Voici maintenant quelques raisons qui laissent à penser que les SERPs ne vont pas complètement disparaître :

  • Plus de pages de résultats = plus de choix : si je veux rester maître de mes choix, je préfère juger par moi-même. Je souhaite donc continuer à avoir une quarantaine de pages de résultats.
  • Malgré le travail récent des moteurs de recherche sur la catégorisation par intention de recherche, on ne pourra jamais être sûr avec une simple requête. Dans le doute, il sera toujours préférable de proposer plus de SERPs qui couvrent plus d'intentions.

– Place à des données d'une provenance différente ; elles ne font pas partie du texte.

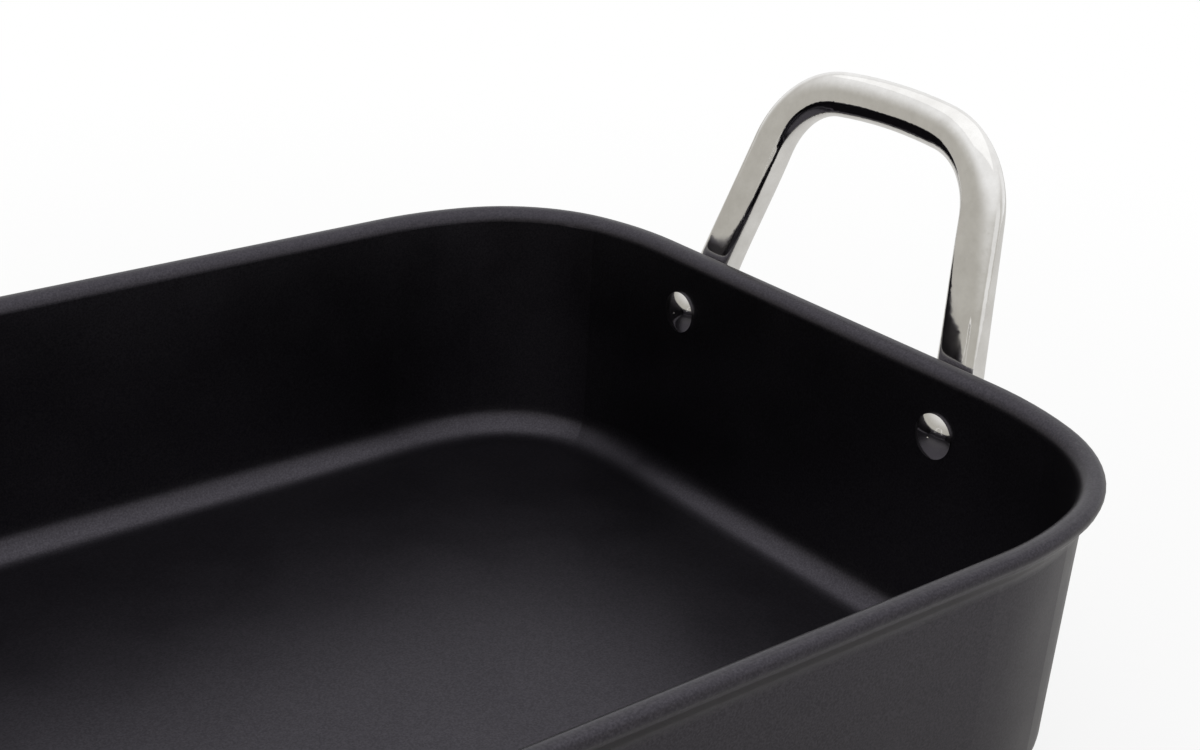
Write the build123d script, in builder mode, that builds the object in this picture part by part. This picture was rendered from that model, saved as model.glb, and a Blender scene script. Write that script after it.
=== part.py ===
"""Deep roasting pan with a loop handle riveted to each short side.

The pan is one piece of thick sheet: a flat floor, drafted walls and a rolled lip.
Each handle is a cast loop that leans outwards over the rim.
Two rivets hold each handle, with their domed heads inside the pan.
Millimetres. The origin is the centre of the underside, +X runs to one handle, +Z is up.
"""
import os
from math import cos, radians, sin, tan

from build123d import *

# Pan: outer size over the lip
pan_length = 406.0
pan_width = 330.0
pan_height = 97.0

# Pan: corners of the lip seen from above, a tight arc between two gentle ones
corner_tight_radius = 64.0
corner_gentle_radius = 118.0
corner_gentle_angle = 18.0

# Pan: sheet and walls
sheet = 3.0
wall_draft = 3.0
wall_setback = 4.7
floor_fillet = 12.0
underside_fillet = 13.5

# Pan: rolled lip
lip_inner_radius = 4.8
lip_outer_radius = 2.2
lip_side_height = 2.8
lip_side_radius = 2.5
lip_edge_height = 4.5
lip_edge_depth = 0.6
lip_edge_radius = 0.7
neck_height = 10.8
neck_radius = 7.0

# Rivets: domed heads inside the pan, low tails on the feet of the handles
rivet_head_radius = 7.8
rivet_head_edge = 0.7
rivet_head_crown = 2.2
rivet_shank_radius = 3.2
rivet_tail_radius = 5.0
rivet_tail_edge = 0.6
rivet_tail_crown = 1.8
rivet_clearance = 0.05

# Handles: the loop lies in a plane that leans outwards
handle_lean = 16.2
handle_rim_gap = 2.4
handle_thickness = 10.6
handle_splay = 11.7
handle_rise = 79.8
handle_crown_radius = 213.0
handle_shoulder_radius = 32.0
handle_leg_width = 16.4
handle_shoulder_width = 16.0
handle_bar_width = 15.8

# Handles: fullness of the section's four corners, 0.55 for an ellipse and 1 for a tight
# corner, in the order pan side outer, back outer, back inner, pan side inner
foot_corner_shares = (0.7, 0.7, 0.7, 0.7)
leg_corner_shares = (0.78, 0.56, 0.8, 0.95)
middle_corner_shares = (0.74, 0.58, 0.9, 0.95)
shoulder_corner_shares = (0.62, 0.59, 0.97, 0.84)
bar_corner_shares = (0.61, 0.61, 0.66, 0.52)

# Handles: round feet, seated on the wall inside the straight part of the short side
foot_radius = 11.5
foot_swell = 0.7
foot_corner_clearance = 4.0
seat_radius = 9.5
seat_neck_clearance = 2.9
seat_overlap = 2.0
tail_recess = 2.4
tail_recess_margin = 1.0

# One overrun serves every cut
overrun = 1.0

# Worked out from the sizes above
half_length = pan_length / 2
half_width = pan_width / 2
draft_slope = tan(radians(wall_draft))
inner_setback = wall_setback + sheet / cos(radians(wall_draft))
corner_tight_angle = 90 - 2 * corner_gentle_angle
floor_edge_inset = draft_slope * pan_height + max(
    inner_setback + floor_fillet, wall_setback + underside_fillet
)
plate_inset = floor_edge_inset + sheet
rivet_drop = neck_height + seat_neck_clearance + seat_radius


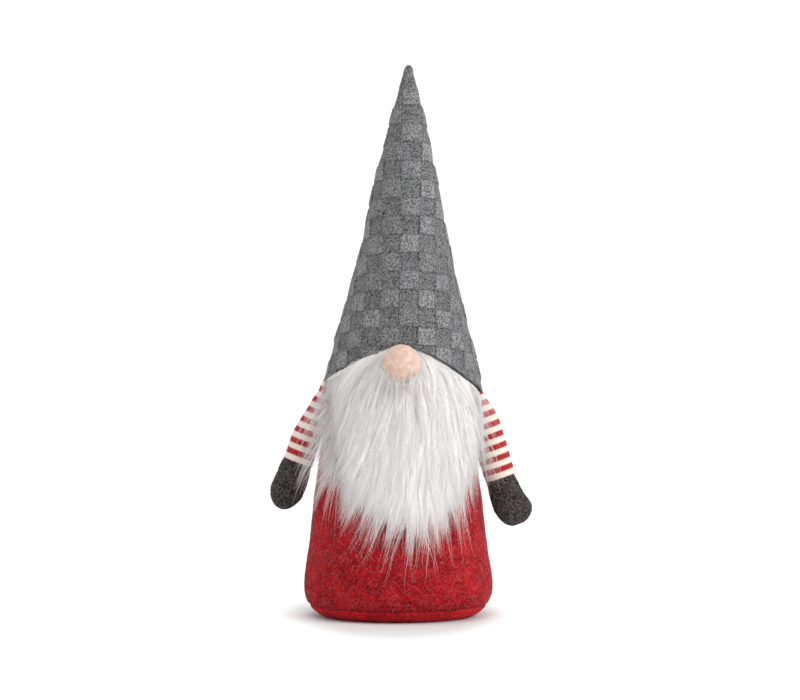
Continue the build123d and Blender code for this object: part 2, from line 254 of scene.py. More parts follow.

  • Les SERPs vont être le point de départ des assistants de recherche IA. Car l'IA ne va pas pouvoir vérifier tous les critères E-E-A-T en temps réel pour choisir 3 résultats à proposer en réponse. Ou encore, l'IA ne pourra suivre en temps réel certaines actualités juridiques, comme la menace de suspension qui plane sur TikTok.

On peut penser que Google va opter pour une solution intermédiaire, en n'affichant plus autant de SERPs aux utilisateurs, mais en gardant les résultats de classement pour sa propre utilisation par l'IA. Ce compromis permettrait alors de bénéficier d'une amélioration "empreinte carbone" pour l'affichage et la mise à disposition des SERPs supplémentaire, tout en protégeant l'algorithme de classement de rétro-ingénierie.